All that being said, I’m also a bit disappointed in a few results from yesterday’s voting, each of which stands a bit in contrast to the monumental achievement of President-Elect Barack Obama.

First, Don Young (definitely) and Ted Stevens (probably) are returning to Washington, DC to represent the Great State of Alaska as its Congressman and Senator. Don Young has been Alaska’s sole Congressman since before I was born, and is almost certainly going to be tried and convicted of taking bribes; he’s also the one that faces Justice Department investigation for violating the Constitution by changing the text of a bill after it had passed Congress but before it reached the President’s desk for signing. Ted Stevens is a convicted felon, the fifth sitting Senator to ever be convicted of charges, and is almost certainly going to be evicted from Congress.

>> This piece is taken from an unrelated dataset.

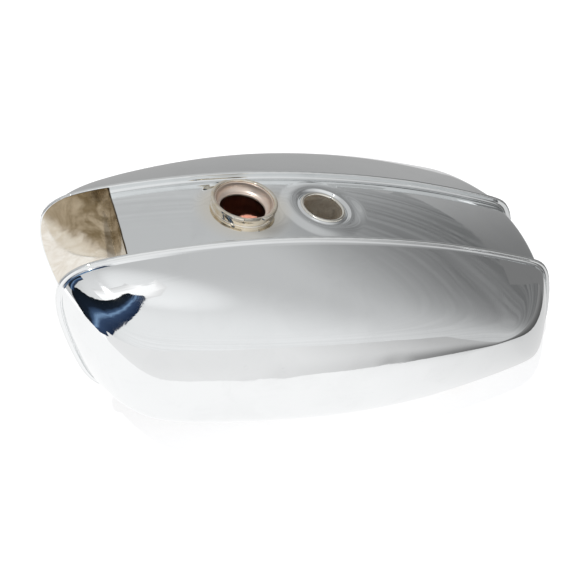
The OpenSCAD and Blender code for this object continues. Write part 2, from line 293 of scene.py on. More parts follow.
def arc(centre, radius, start, end, steps):
    """Points of an arc in a profile, angles in degrees."""
    angles = np.radians(np.linspace(start, end, steps))
    return [[centre[0] + radius * math.cos(a), centre[1] + radius * math.sin(a)] for a in angles]


def eased(share):
    """A share from 0 to 1 that starts and ends softly."""
    return share * share * (3 - 2 * share)


# ---------------------------------------------------------------- pressed sheet pieces


def apply_modifiers(obj):
    """Writes the result of a piece's modifiers into its mesh."""
    depsgraph = bpy.context.evaluated_depsgraph_get()
    mesh = bpy.data.meshes.new_from_object(obj.evaluated_get(depsgraph))
    mesh.name = obj.name
    obj.modifiers.clear()
    obj.data = mesh


def outer_rings(u):
    """Rings of the outer skin, from the flange's edge over the root's bend to the widest line."""
    face = SEAM_Y + SHEET
    rings = [outline_row(u, FLANGE_HEIGHT, SEAM_Y + FLANGE_GAP)]
    rings += [outline_row(u, FLANGE_HEIGHT * share, face) for share in (1, 0.86)]
    for angle in np.radians(np.linspace(0, 70, 9)):
        out = ROOT_FILLET * (1 - math.sin(angle)) - 0.1
        rings.append(outline_row(u, out, face + ROOT_FILLET * (1 - math.cos(angle))))
    scales = 0.9925 * np.cos(np.linspace(0, math.pi / 2, 72)[:-1])
    return rings + [lobe_at(u, scale) for scale in scales]


def zip_cap(first, count):
    """Faces that close a ring of an even count across its own middle line."""
    return [
        (first + i, first + i + 1, first + count - 2 - i, first + count - 1 - i)
        for i in range(count // 2 - 1)
    ]


def lobe(name, outside_material, inside_material, steps=28):
    """One side pressing with its flange, a bend at the root and its own sheet thickness."""
    count = SPANS * steps
    u = (np.arange(count) + 0.5) / steps
    inside_scales = (0.06, 0.2, 0.35, 0.5, 0.65, 0.78, 0.87, 0.93, 0.97, 0.985)
    rows = [lobe_at(u, s, skin=1.0) for s in inside_scales]
    rows.append(outline_row(u, -SHEET, SEAM_Y + FLANGE_GAP))
    rows += outer_rings(u)
    faces = quads(len(rows), count, closed_columns=True)
    cap = zip_cap(0, count)
    faces += cap + zip_cap((len(rows) - 1) * count, count)
    obj = new_object(name, np.concatenate(rows), faces, outside_material)
    obj.data.materials.append(inside_material)
    inside = np.zeros(len(faces), np.int32)
    inside[: len(inside_scales) * count] = 1
    start = (len(rows) - 1) * count
    inside[start: start + len(cap)] = 1
    obj.data.polygons.foreach_set("material_index", inside)
    fix_normals(obj)
    sharp_edges(obj, 50)
    return obj


def seam_weld(name, material, steps=44):
    """The weld bead over a seam, round in section, with the slight ripple of hand welding.

    The ripple's crests just reach the CAD bead's own height.
    """
    count = SPANS * steps
    u = np.arange(count) / steps
    turn = 2 * math.pi * u / SPANS
    ripple = 0.05 * np.sin(137 * turn + 2 * np.sin(9 * turn)) + 0.07 * np.sin(31 * turn + 1.3)
    rows = []
    for angle in np.radians(np.linspace(0, 180, 15)):
        rise = abs(math.sin(angle)) ** 0.8
        out = FLANGE_HEIGHT + (BEAD_HEIGHT - 0.12 + ripple) * rise
        y = SEAM_Y + (BEAD_HALF_WIDTH - 0.1 + 0.5 * ripple) * math.cos(angle)
        rows.append(outline_row(u, out, y))
    faces = quads(len(rows), count, closed_rows=True, closed_columns=True)
    obj = new_object(name, np.concatenate(rows), faces, material)
    fix_normals(obj)
    sharp_edges(obj, 60)
    return obj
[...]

If these are the people that Alaskans feel are their best representatives to the federal government, then perhaps Sarah Palin really isn’t out of the norm up there… and the state is being openly mocked by the lower 49 this morning.

Second, it looks like California’s Proposition 8, amending the state constitution to ban gay marriage, is going to pass — this, in addition to Florida and Arizona also voting for similar amendments to their state constitutions — is a reminder that while Obama’s shattering of a racial divide is notable, it’s all the more so because of the persistence of other divides that are equally shameful. For people to cast their votes to deny a class of fellow citizens the right to enter into legal relationships with the people they love is as abhorrent as it would be to tell those same people they can only love those of their same race, something that was certainly prevalent a few generations ago but now is obviously and mockingly bigoted and wrong. I can only hope that we continue our inexorable march towards greater tolerance, and we can wipe this period out of existence in the next generation.

Finally, in a similar move, Arkansas citizens approved a ban on adoptions by unmarried couples, in an end-run attempt to remove yet another privilege from gay couples by grouping them into the less-offensive category of people who live together but don’t have a certificate of marriage to validate their relationship. For some reason, these voters really feel that the nine thousand-plus Arkansas children in foster care are better served there or in group homes than with loving families; that’s just as bigoted and wrong as banning gay marriage, but it carries with it a real harm to the least-fortunate youth of Arkansas. What a shameful statement to be making.